J’ai esquissé l’aspect extérieur de notre théâtre au temps où paraît le premier chef-d’œuvre : mais il faut essayer d’en comprendre l’état interne, et le sens de l’évolution qui s’accomplissait depuis un siècle[1]. Il nous faut pour cela remonter aux origines.

On se représente en général la tragédie française comme s’étant développée toujours dans le même sens depuis que Jodelle donna sa Cléopâtre. Les tragédies du xvie siècle, dit-on, sont mauvaises, et écrites par des hommes à qui manque le sens du théâtre : mais elles sont classiques.

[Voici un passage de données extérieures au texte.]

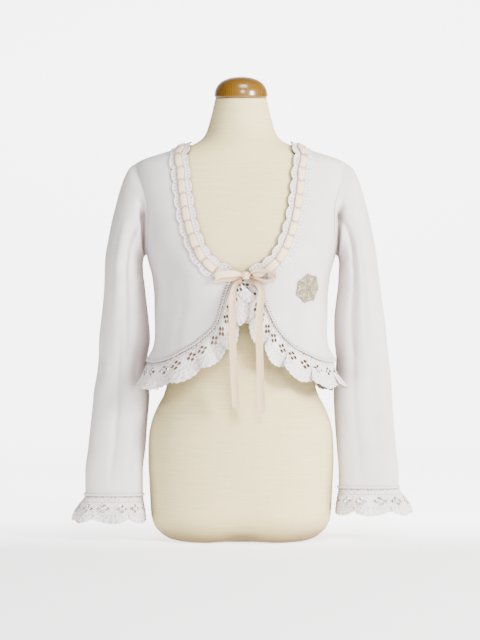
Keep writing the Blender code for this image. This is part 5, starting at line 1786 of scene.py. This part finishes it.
class ShrugSizes(bpy.types.PropertyGroup):
    """Sizes of the cloth, and how finely each piece is divided."""

    knit_thickness: length_property("Knit", "Thickness of the jersey", KNIT * MM)
    lace_thickness: length_property("Lace", "Thickness of the crochet", 0.0012)
    ribbon_thickness: length_property("Ribbon", "Thickness of the satin", 0.0009)
    knit_rows: count_property("Panel rows", "Rows up a knit panel", 109)
    knit_columns: count_property("Panel columns", "Columns across a knit panel", 73)
    sleeve_rows: count_property("Sleeve rows", "Rings down a sleeve", 163)
    sleeve_columns: count_property("Sleeve columns", "Columns round a sleeve", 96)
    bow_steps: count_property("Bow steps", "Rows along a ribbon", 73)
    form_sides: count_property("Form sides", "Sides round the form", 96)
    cap_rings: count_property("Cap rings", "Rings up the cap", 40)
    paper_glow: light_property("Paper glow", "The backdrop's own light", 5.0)
    room_light: light_property("Room light", "Light from all round", 0.10)


class ShrugColours(bpy.types.PropertyGroup):
    """Base colours of the finishes."""

    knit: colour_property("Knit", "Off-white jersey", (0.745, 0.695, 0.688))
    lace: colour_property("Lace", "Cotton crochet", (0.96, 0.885, 0.87))
    satin: colour_property("Satin", "Cream ribbon", (0.96, 0.75, 0.50))
    linen: colour_property("Linen", "The form's cover", (0.77, 0.645, 0.34))
    wood: colour_property("Wood", "The neck cap", (0.165, 0.078, 0.006))
    gold: colour_property("Gold", "Embroidery thread", (0.34, 0.28, 0.16))
    paper: colour_property("Paper", "Floor and backdrop", (0.90, 0.90, 0.90))


def made_by(context, *makers):
    """Calls an operator's makers in order, and says that it finished."""
    for make in makers:
        make(context.scene.shrug_sizes)
    return {"FINISHED"}


class SHRUG_OT_dress_form(bpy.types.Operator):
    """Model the limbless form and its linen cover"""

    bl_idname = "shrug.dress_form"
    bl_label = "Dress form"

    def execute(self, context):
        return made_by(context, make_form)


class SHRUG_OT_neck_cap(bpy.types.Operator):
    """Model the turned and varnished neck cap"""

    bl_idname = "shrug.neck_cap"
    bl_label = "Neck cap"

    def execute(self, context):
        return made_by(context, make_cap)


class SHRUG_OT_knit_body(bpy.types.Operator):
    """Model the two fronts and the back"""

    bl_idname = "shrug.knit_body"
    bl_label = "Fronts and back"

    def execute(self, context):
        return made_by(context, make_back, make_fronts)


class SHRUG_OT_sleeves(bpy.types.Operator):
    """Model both long sleeves"""

    bl_idname = "shrug.sleeves"
    bl_label = "Sleeves"

    def execute(self, context):
        return made_by(context, make_sleeves)


class SHRUG_OT_laces(bpy.types.Operator):
    """Model the gathered crochet at the hem and the cuffs"""

    bl_idname = "shrug.laces"
    bl_label = "Hem and cuff lace"

    def execute(self, context):
        return made_by(context, make_hem_laces, make_cuff_laces)


class SHRUG_OT_neck_trim(bpy.types.Operator):
    """Model the neck's beading lace, its ribbon and the bars that hold it"""

    bl_idname = "shrug.neck_trim"
    bl_label = "Neck trim"

    def execute(self, context):
        return made_by(context, make_neck_lace, make_neck_ribbon)


class SHRUG_OT_bow(bpy.types.Operator):
    """Model the bow: its knot, loops and free ends"""

    bl_idname = "shrug.bow"
    bl_label = "Bow"

    def execute(self, context):
        return made_by(context, make_knot, make_tails, make_loops)


class SHRUG_OT_embroidery(bpy.types.Operator):
    """Model the gold flower on the chest"""

    bl_idname = "shrug.embroidery"
    bl_label = "Embroidery"

    def execute(self, context):
        return made_by(context, make_embroidery)


class SHRUG_OT_edges(bpy.types.Operator):
    """Model the knit's picot edges and seams"""

    bl_idname = "shrug.edges"
    bl_label = "Edges and seams"

    def execute(self, context):
        return made_by(context, make_hem_edges, make_sleeve_edges, make_body_seams)


class SHRUG_OT_stage(bpy.types.Operator):
    """Set the floor, the lights and the camera"""

    bl_idname = "shrug.stage"
    bl_label = "Stage"

    def execute(self, context):
        return made_by(context, make_stage)


STEPS = [
    SHRUG_OT_stage,
    SHRUG_OT_dress_form,
    SHRUG_OT_neck_cap,
    SHRUG_OT_knit_body,
    SHRUG_OT_sleeves,
    SHRUG_OT_laces,
    SHRUG_OT_neck_trim,
    SHRUG_OT_bow,
    SHRUG_OT_embroidery,
    SHRUG_OT_edges,
]


class SHRUG_PT_panel(bpy.types.Panel):
    """The shrug's settings and pieces"""

    bl_label = "Knitted shrug"
    bl_idname = "SHRUG_PT_panel"
    bl_space_type = "VIEW_3D"
    bl_region_type = "UI"
    bl_category = "Shrug"

    def draw(self, context):
        for group in (context.scene.shrug_sizes, context.scene.shrug_colours):
            box = self.layout.box()
            for key in group.__annotations__:
                box.prop(group, key)
        for step in STEPS:
            self.layout.operator(step.bl_idname)


CLASSES = [ShrugSizes, ShrugColours, *STEPS, SHRUG_PT_panel]


def register():
    for made in CLASSES:
        bpy.utils.register_class(made)
    bpy.types.Scene.shrug_sizes = PointerProperty(type=ShrugSizes)
    bpy.types.Scene.shrug_colours = PointerProperty(type=ShrugColours)


def unregister():
    del bpy.types.Scene.shrug_colours
    del bpy.types.Scene.shrug_sizes
    for made in reversed(CLASSES):
        bpy.utils.unregister_class(made)


def corners(box):
    return [[round(float(value), 5) for value in corner] for corner in box]


def main():
    register()
    for step in STEPS:
        group, action = step.bl_idname.split(".")
        getattr(getattr(bpy.ops, group), action)()
    {"cad": corners(CAD_BOX), "visual": corners(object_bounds())}


if __name__ == "__main__":
    main()
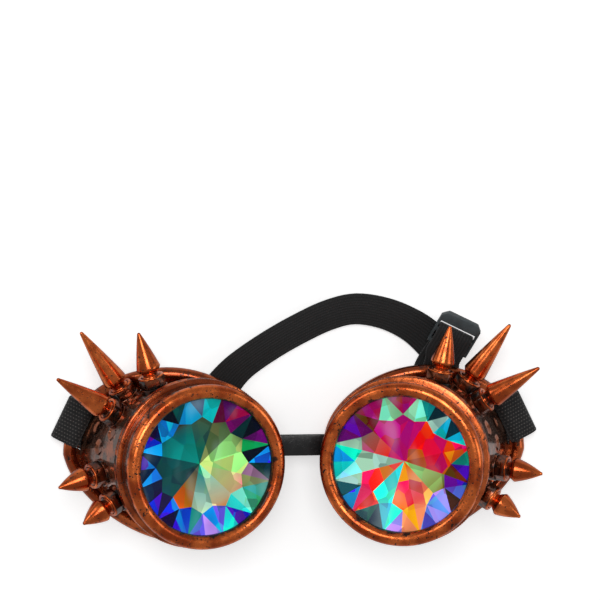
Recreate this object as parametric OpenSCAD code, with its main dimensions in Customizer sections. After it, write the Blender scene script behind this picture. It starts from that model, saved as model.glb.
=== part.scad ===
// Round-lens goggles with spiked cups and kaleidoscope lenses.
// They lie on their rear rims, lenses up. +X is to the right of someone who looks at the lenses,
// +Y is the brow side and z = 0 is the plane of the rims. Left and right are as seen from the front.

/* [Cups] */
// Half of the rear rim's width
rim_half_w = 38.7; // [37:0.1:44]
// Half of the rear rim's height
rim_half_h = 33.6; // [32.5:0.1:40]
// Distance of a rim's centre from the nose line
rim_offset = 49; // [47:0.5:56]
// Radius of the rolled bead round the rear rim
bead_r = 2.6; // [2.2:0.1:3.2]
// Thickness of the cup wall
wall = 2.2; // [1.8:0.1:2.8]
// Rise of the rim at the brow, which lets the strap out
brow_rise = 9; // [8:0.5:10]
// Cut of the rim's curve at the cheek, toward the temple
cheek_cut = 3.8; // [0:0.2:5]
// Tilt of each barrel toward the nose
toe_in = 16; // [12:1:18]

/* [Barrel] */
// Height of the bezel's centre over the rim plane
bezel_h = 38; // [36:0.5:46]
// Distance of a bezel's centre from the nose line
bezel_offset = 35.6; // [34.5:0.1:42]
// Radius of the part of the lens that shows
lens_view_r = 25; // [20:0.5:26]
// Radius of the bezel's rounded front ring, in section
bezel_tube_r = 2.65; // [2.4:0.05:3]
// Ledge of lens that is held behind the front ring
lens_ledge = 2.2; // [1.8:0.1:2.4]
// Thickness of the lens at its edge
lens_edge_t = 2.2; // [1.6:0.1:3]
// Depth of the lens's facets behind its edge
facet_depth = 5.6; // [3:0.2:7]
// Facets round the middle of the lens
facet_count = 12; // [8:1:16]
// Thickness of the rubber rings before and behind the lens
rubber_t = 0.6; // [0.4:0.1:1]
// Width of the cup's collar behind the bezel, along the barrel
collar_h = 4.5; // [3:0.5:6]

/* [Spikes] */
// Radius of a spike where its cone begins
spike_r = 4.5; // [3.5:0.1:5]
// Height of the long spikes above the cup wall
spike_long = 28.5; // [20:0.5:34]
// Height of the middle spikes above the cup wall
spike_middle = 22; // [16:0.5:26]
// Height of the short spikes above the cup wall
spike_short = 18.5; // [15:0.5:22]
// Height of the bevel under a spike's cone
shoulder_h = 2; // [1:0.2:2.6]
// Width of a spike's nut across its flats
nut_flats = 8.6; // [8:0.1:9.4]
// Height of a spike's nut
nut_h = 4.2; // [3.4:0.1:5]
// Radius of the screws that hold the spikes
screw_r = 1.5; // [1.2:0.1:1.8]

/* [Strap] */
// Width of the elastic
elastic_w = 14; // [12:0.5:15]
// Thickness of the elastic
elastic_t = 1.2; // [0.8:0.1:1.3]
// Width of the webbing loops
webbing_w = 17; // [14:0.5:18]
// Thickness of the webbing
webbing_t = 1.2; // [0.8:0.1:1.3]
// Place of the webbing loops round the rim
webbing_angle = 22.5; // [19:0.5:25]
// Thickness of the bars of the strap rings
ring_bar = 1.8; // [1.4:0.1:2]
// Thickness of the length adjuster
adjuster_t = 2.2; // [1.6:0.1:2.6]

/* [Bridge] */
// Width of the bridge strip
bridge_w = 8; // [6:0.5:10]
// Thickness of the bridge strip
bridge_t = 1.6; // [1:0.1:2.2]
// Height of the bridge strip over the rim plane
bridge_h = 12; // [10:0.5:13]
// Place of the bridge toward the brow
bridge_y = 3.8; // [0:0.2:5]

/* [Hidden] */
$fn = 96;

copper = [0.72, 0.36, 0.16];
black = [0.06, 0.06, 0.07];
crystal = [0.25, 0.65, 0.75];
rubber = [0.12, 0.12, 0.12];
steel = [0.55, 0.55, 0.56];

left = -1;
right = 1;
eps = 0.01;

// Clearances
stack_gap = 0.05;
thread_gap = 0.08;
part_gap = 0.2;
slot_gap = 0.3;

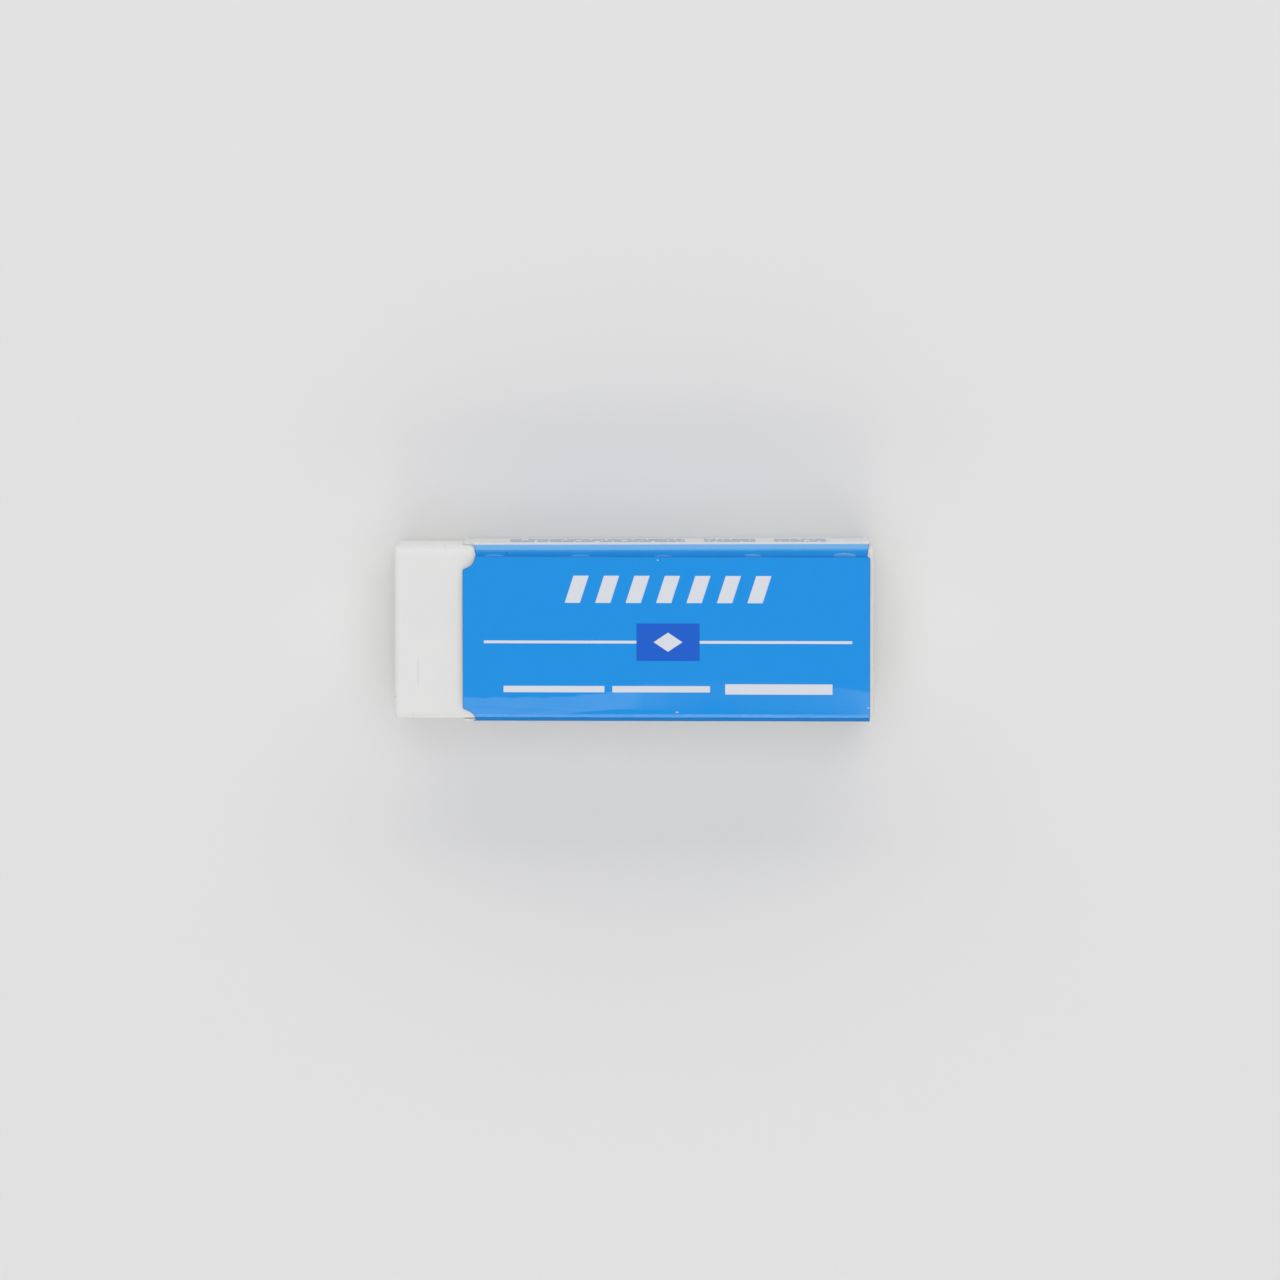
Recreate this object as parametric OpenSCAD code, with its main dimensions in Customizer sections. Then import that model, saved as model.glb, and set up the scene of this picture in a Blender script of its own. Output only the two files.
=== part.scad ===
// A block eraser in its folded card sleeve.
// X runs along the block, with the bare end at -X. The card's seam lies towards +Y.
// Z is up from the sleeve's underside, and the origin is under the middle of the block.

/* [Rubber block] */
// Length of the block
eraser_l = 60; // [56:0.5:80]
// Width of the block
eraser_w = 21.7; // [18:0.1:30]
// Height of the block
eraser_h = 12; // [11:0.1:16]
// Rounding of the edges that run along the block and across its ends
edge_r = 0.7; // [0.5:0.05:0.8]
// Rounding of the four upright corners
corner_r = 0.5; // [0.3:0.05:1.2]

/* [Card sleeve] */
// Thickness of the card
card_t = 0.3; // [0.2:0.02:0.4]
// Length of the sleeve
sleeve_l = 50.9; // [48:0.1:56]
// Length of rubber left bare at the notched end of the sleeve
bare_l = 8.6; // [2:0.1:12]
// Gap between the rubber and the card on each side
fit_gap = 0.05; // [0.02:0.01:0.1]
// Distance of the top panel's free edge from the far wall's outer face
seam_inset = 1.7; // [1.5:0.1:2.4]
// Rounding of the top panel's corner at the end without notches
panel_corner_r = 0.3; // [0.1:0.05:0.8]

/* [Glue flap] */
// Distance of the flap's hidden edge from the near wall's outer face
flap_short = 3; // [2:0.1:7]
// Distance of the flap from the sleeve's notched end, at the fold
flap_setback = 1.35; // [1:0.05:1.5]
// Distance of the flap from the sleeve's other end, at the fold
flap_end_setback = 0.15; // [0.05:0.05:1]
// Slope of the flap's two ends in degrees
flap_taper = 9; // [3:1:15]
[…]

Hardy apporte ce sens du théâtre. Mairet, Rotrou, Tristan, enfin Corneille perfectionnent le moule. Il n’y aurait de l’Hippolyte de Garnier à la Phèdre de Racine, et de l’Écossaise de Montchrétien au Polyeucte de Corneille, que la différence d’une tragédie mal faite à une tragédie bien faite. Cette opinion est erronée et rend

  1. Je ne puis ici qu’indiquer ces vues sur l’évolution de la tragédie française et la formation du modèle classique, qui sont assez différentes des idées généralement reçues. J’en donnerai ailleurs une explication plus ample et une justification exacte.